■ Exercise ■
Restate all of the data exactly.

-=-=-

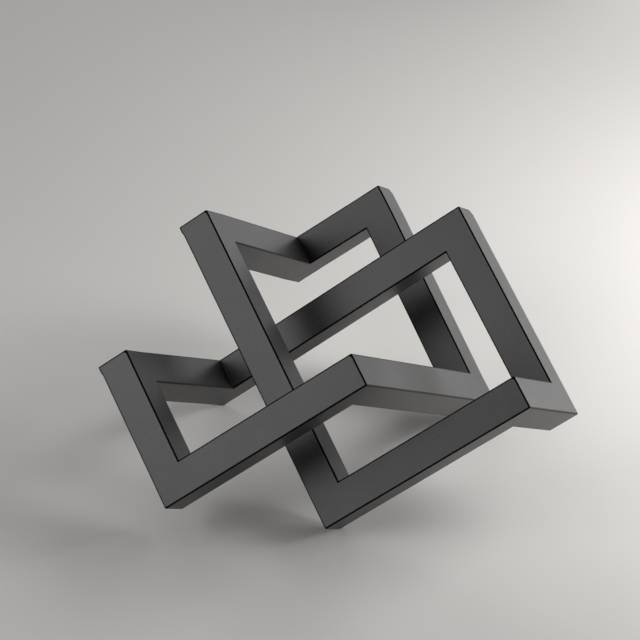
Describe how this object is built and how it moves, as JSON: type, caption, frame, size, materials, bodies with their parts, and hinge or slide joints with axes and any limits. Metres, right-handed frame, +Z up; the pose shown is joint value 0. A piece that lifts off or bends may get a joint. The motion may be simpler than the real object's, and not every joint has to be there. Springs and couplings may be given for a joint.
{
  "type": "abstract metal sculpture",
  "caption": "Table-top abstract sculpture of square steel tube bent in mitred right angles into a closed trefoil knot, standing on corners.",
  "frame": {"origin": "on the table, under the middle of the sculpture's outline seen from above", "axes": "+Z up, +X along the line from the left back foot to the right back foot, +Y to the back, away from the front foot"},
  "size_m": [0.2756, 0.253, 0.1467],
  "materials": {
    "powder_coat": "matte dark grey powder coat"
  },
  "bodies": {
    "root": {"knot": "powder_coat"}
  },
  "joints": []
}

-=-=-

■ Right answer ■
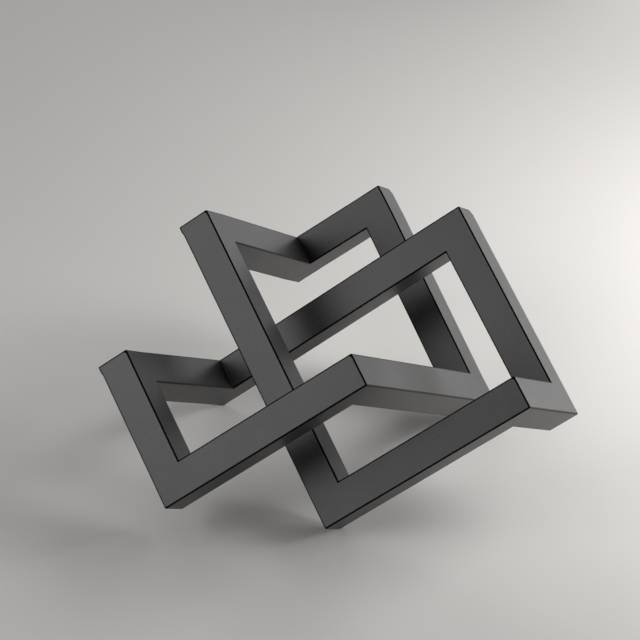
Describe how this object is built and how it moves, as JSON: type, caption, frame, size, materials, bodies with their parts, and hinge or slide joints with axes and any limits. Metres, right-handed frame, +Z up; the pose shown is joint value 0. A piece that lifts off or bends may get a joint. The motion may be simpler than the real object's, and not every joint has to be there. Springs and couplings may be given for a joint.
{
  "type": "abstract metal sculpture",
  "caption": "Table-top abstract sculpture of square steel tube bent in mitred right angles into a closed trefoil knot, standing on corners.",
  "frame": {"origin": "on the table, under the middle of the sculpture's outline seen from above", "axes": "+Z up, +X along the line from the left back foot to the right back foot, +Y to the back, away from the front foot"},
  "size_m": [0.2756, 0.253, 0.1467],
  "materials": {
    "powder_coat": "matte dark grey powder coat"
  },
  "bodies": {
    "root": {"knot": "powder_coat"}
  },
  "joints": []
}